Amid the national crush to fill out living wills in the wake of the Terri Schiavo saga, a California pro-life group is warning citizens against signing that state's standard living will form, claiming it could result in a painful death by starvation and dehydration.
Campaign for Children and Families, a family-values nonprofit organization, is urging people to avoid using California's Advance Health Care Directive form because it makes no distinction between food and water versus heart-and-lung machinery and other artificial life-support systems. Californians who use the state's form with its standard check-off boxes may be denied nutrition and hydration, says the CCF, and could end up dying of thirst and hunger if they fall into a coma or become otherwise incapacitated.
The state's Advance Health Care Directive is found in the California Probate Code, Section 4701.

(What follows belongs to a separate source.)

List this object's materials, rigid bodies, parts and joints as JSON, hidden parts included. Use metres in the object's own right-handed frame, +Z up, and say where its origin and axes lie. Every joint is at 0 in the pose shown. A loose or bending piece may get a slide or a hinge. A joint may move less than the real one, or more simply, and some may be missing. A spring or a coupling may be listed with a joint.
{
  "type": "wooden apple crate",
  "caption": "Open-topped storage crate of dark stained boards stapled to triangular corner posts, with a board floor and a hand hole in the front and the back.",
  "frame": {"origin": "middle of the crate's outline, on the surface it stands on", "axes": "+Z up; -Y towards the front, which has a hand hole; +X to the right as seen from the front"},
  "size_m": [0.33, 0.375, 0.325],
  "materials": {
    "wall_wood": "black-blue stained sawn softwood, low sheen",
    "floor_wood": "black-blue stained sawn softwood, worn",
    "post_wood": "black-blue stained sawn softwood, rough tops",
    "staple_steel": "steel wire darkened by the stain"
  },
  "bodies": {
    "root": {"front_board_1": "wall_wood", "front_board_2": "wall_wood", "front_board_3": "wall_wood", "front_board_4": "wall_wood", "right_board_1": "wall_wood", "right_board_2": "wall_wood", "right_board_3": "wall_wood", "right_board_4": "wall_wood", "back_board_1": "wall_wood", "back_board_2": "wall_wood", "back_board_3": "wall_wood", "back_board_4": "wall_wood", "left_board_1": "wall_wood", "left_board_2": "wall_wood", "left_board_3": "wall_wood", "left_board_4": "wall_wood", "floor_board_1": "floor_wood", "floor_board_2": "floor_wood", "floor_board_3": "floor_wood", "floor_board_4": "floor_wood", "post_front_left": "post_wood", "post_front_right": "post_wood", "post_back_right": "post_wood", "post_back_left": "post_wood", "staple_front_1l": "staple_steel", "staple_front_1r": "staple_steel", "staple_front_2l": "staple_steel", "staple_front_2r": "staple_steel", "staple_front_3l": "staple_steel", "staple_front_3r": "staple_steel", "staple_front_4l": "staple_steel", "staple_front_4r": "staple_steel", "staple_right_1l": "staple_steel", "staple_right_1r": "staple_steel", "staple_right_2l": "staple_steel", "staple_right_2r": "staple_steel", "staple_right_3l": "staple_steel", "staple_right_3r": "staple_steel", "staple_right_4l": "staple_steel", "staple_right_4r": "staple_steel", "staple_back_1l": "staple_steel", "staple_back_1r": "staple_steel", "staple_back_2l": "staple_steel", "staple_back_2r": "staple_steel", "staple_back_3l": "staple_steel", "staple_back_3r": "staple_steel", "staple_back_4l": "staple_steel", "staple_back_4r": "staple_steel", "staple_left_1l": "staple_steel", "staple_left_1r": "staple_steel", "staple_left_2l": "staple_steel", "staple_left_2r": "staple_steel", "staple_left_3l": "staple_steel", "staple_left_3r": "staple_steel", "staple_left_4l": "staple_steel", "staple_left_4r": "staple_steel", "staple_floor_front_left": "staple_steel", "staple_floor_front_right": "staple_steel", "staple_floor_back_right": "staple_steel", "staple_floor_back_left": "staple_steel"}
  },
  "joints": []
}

"California's living will law assumes you want to be starved or dehydrated to death," said CCF President Randy Thomasson. "This is frightening. Most people don't know that signing the standard advance directive form could sentence you to a horrible death, by your own hand or someone else's." The California's standard form provides space for citizens to further specify their wishes, but without the extra input, the form defaults in the direction of equating nutrition and hydration with artificial life-support machinery.
The group is recommending, instead, that interested Californians use the pro-life "Will to Live" form.
In fact, the National Right to Life website provides a "Will to Live" form for every state plus Washington, D.C.
"If you sign the standard form, and then fall into a temporary coma, or become disabled in an accident, or incur brain damage that initially prevents you from talking or writing, you could literally be starved and dehydrated to death by your own signature or by the person you appoint as your health care agent," said Jan Carroll McCoy, former associate western director for the National Right to Life Committee.
The problem, say critics of California's standard "living will" form, is that by simply filling in the check-off boxes provided, the citizen gives total control over his care, including the decision to withhold and withdraw food and water, to his agent:
(1.2) AGENT'S AUTHORITY: My agent is authorized to make all health care decisions for me, including decisions to provide, withhold, or withdraw artificial nutrition and hydration and all other forms of health care to keep me alive, except as I state here.
Ironically, CCF says both the check-off options of "Choice Not to Prolong Life" and "Choice to Prolong Life" are "misleading and deadly."
The choice against prolonging life artificially with machinery opens the door for death by dehydration and starvation, since California's law defines "health care" and "treatment" as including nutrition and hydration. But even checking the box to prolong life may be problematic, say critics, since that decision puts the signer within the changing limits of "generally accepted health standards," which could conceivably encompass the denial of food and water under certain circumstances.
(2.1) END-OF-LIFE DECISIONS: I direct that my health care providers and others involved in my care provide, withhold, or withdraw treatment in accordance with the choice I have marked below:
___ (a) Choice Not To Prolong Life
I do not want my life to be prolonged if (1) I have an incurable and irreversible condition that will result in my death within a relatively short time, (2) I become unconscious and, to a reasonable degree of medical certainty, I will not regain consciousness, or (3) the likely risks and burdens of treatment would outweigh the expected benefits, OR
___ (b) Choice To Prolong Life
I want my life to be prolonged as long as possible within the limits of generally accepted health care standards.
"Given that you could be starved and dehydrated to death if you use the ill-defined standard living will, now is the time for responsible citizens to take advantage of the pro-life 'Will to Live,'" said Thomasson. "Unlike the inhumane advance directive form, having a 'Will to Live' guarantees that you will receive the food and water you need should you become incapacitated, while allowing you to make distinctions about what you might consider to be extraordinary care."